*
Bizler birlik içinde düz bir yolda yürüyoruz.
Mutantlar pek çok değişik inançlara sahiptir.
Senin yolun benimkinden değişik derler , senin kurtarıcın benim kurtarıcım değildir , senin daima’n benimkinden farklıdır derler.
Oysa gerçek şudur ki yaşam tek bir yaşamdır.
İlerleme yolunda sadece bir tek oyun vardır.
Sadece tek bir ırk , değişik gölgeler vardır.
Sen birinin canını acıtırsan kendi canını acıtırsın , birine yardım edersen kendine yardım edersin .
Kan ve kemik bütün insanlarda bulunur . Farklı olan yürek ve niyettir. Atalarımız , doğmamış torunlarımız , her yerdeki tüm yaşam , bunların tümü birdir.
Bir Çift Yürek
Binlerce yıldır sahip çıktıkları kültürleri, inançları ve farklı yaşam tarzları ile Aborjinler, her daim merak konusu olmaya devam ediyor. Marlo Morgan’ın kaleme aldığı Bir Çift Yürek, Aborjinlerin yaşamını etkileyici bir kurgu ile buluşturarak bu kadim kültürün keşfedilmesi için samimi bir ortam yaratıyor. Okurlar ve eleştirmenler tarafından tam not almayı başaran kitap, yaşamın hakikatini sorgulatan yönüyle okurlarının zihninde iz bırakıyor.
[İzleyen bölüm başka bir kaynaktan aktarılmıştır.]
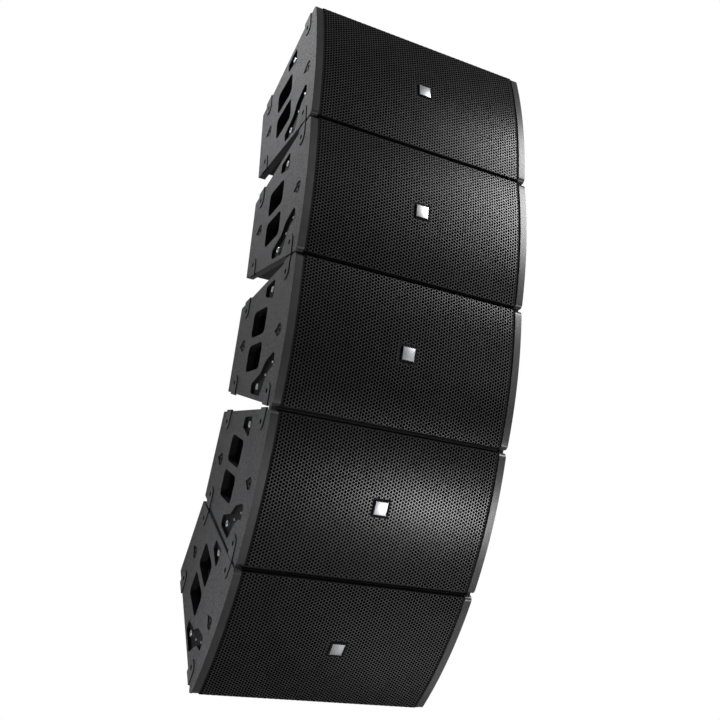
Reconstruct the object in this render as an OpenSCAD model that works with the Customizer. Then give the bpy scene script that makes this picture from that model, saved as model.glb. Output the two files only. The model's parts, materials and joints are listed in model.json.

Bir İş Seyahati ile Başlayan Serüven
Esasen Amerikalı bir sağlık çalışanı olan Marlo Morgan, işi gereği bir süreliğine Avustralya’da bulundu. Ve bu süre içerisinde yerli halka da özel bir ilgi duymaya başladı. Burada Avustralya’nın en eski ve köklü halkı olan Aborjinlerin yaşamını derinlemesine inceleme fırsatı yakalayan Morgan, onlar hakkında öğrendiklerinden fazlasıyla etkilendi. Daha sonra ise bu öğrendiklerini herkese aktarabilmek adına Bir Çift Yürek’i kaleme aldı.
Doğa ile Bütünleşik Bir Yaşam
Bir Çift Yürek’te geçen hikaye, yazarın kendi ağzından okuyucuya aktarılıyor. Marlo Morgan, Avustralya’ya yaptığı iş seyahati sırasında yerli halkın sorunları ile yakından ilgileniyor. Bu durumdan fazlasıyla memnuniyet duyan Aborjin kabilesi, Morgan’a teşekkürlerini sunmak üzere bir davette bulunuyor. Morgan, bu davette kendisine karşı büyük bir özen gösterileceğini ve minnetlerin alışık olduğu şekilde sunulacağını düşünerek yol çıkıyor. Fakat kabilenin yanına vardığında gördükleri karşısında büyük bir şaşkınlık yaşıyor.
Bu olayın ardından Aborjinleri daha da fazla merak eden Morgan, onların ritüellerine ve gündelik yaşamlarına bir süre dahil olup topluluğu tam anlamıyla tanımaya karar veriyor. Bu süreç bir hayli meşakkatli olsa da yazar, tüm deneyimlerinin sonucunda dünyaya bakabileceği bambaşka bir pencere keşfediyor. Aborjinlerin doğayla olan bütünlüğü, doğaya ve birbirine olan saygıları, bu kadar ilkel görünmelerine rağmen sahip oldukları bilgi birikimi ve hayat felsefeleri Morgan’ı adeta büyülüyor.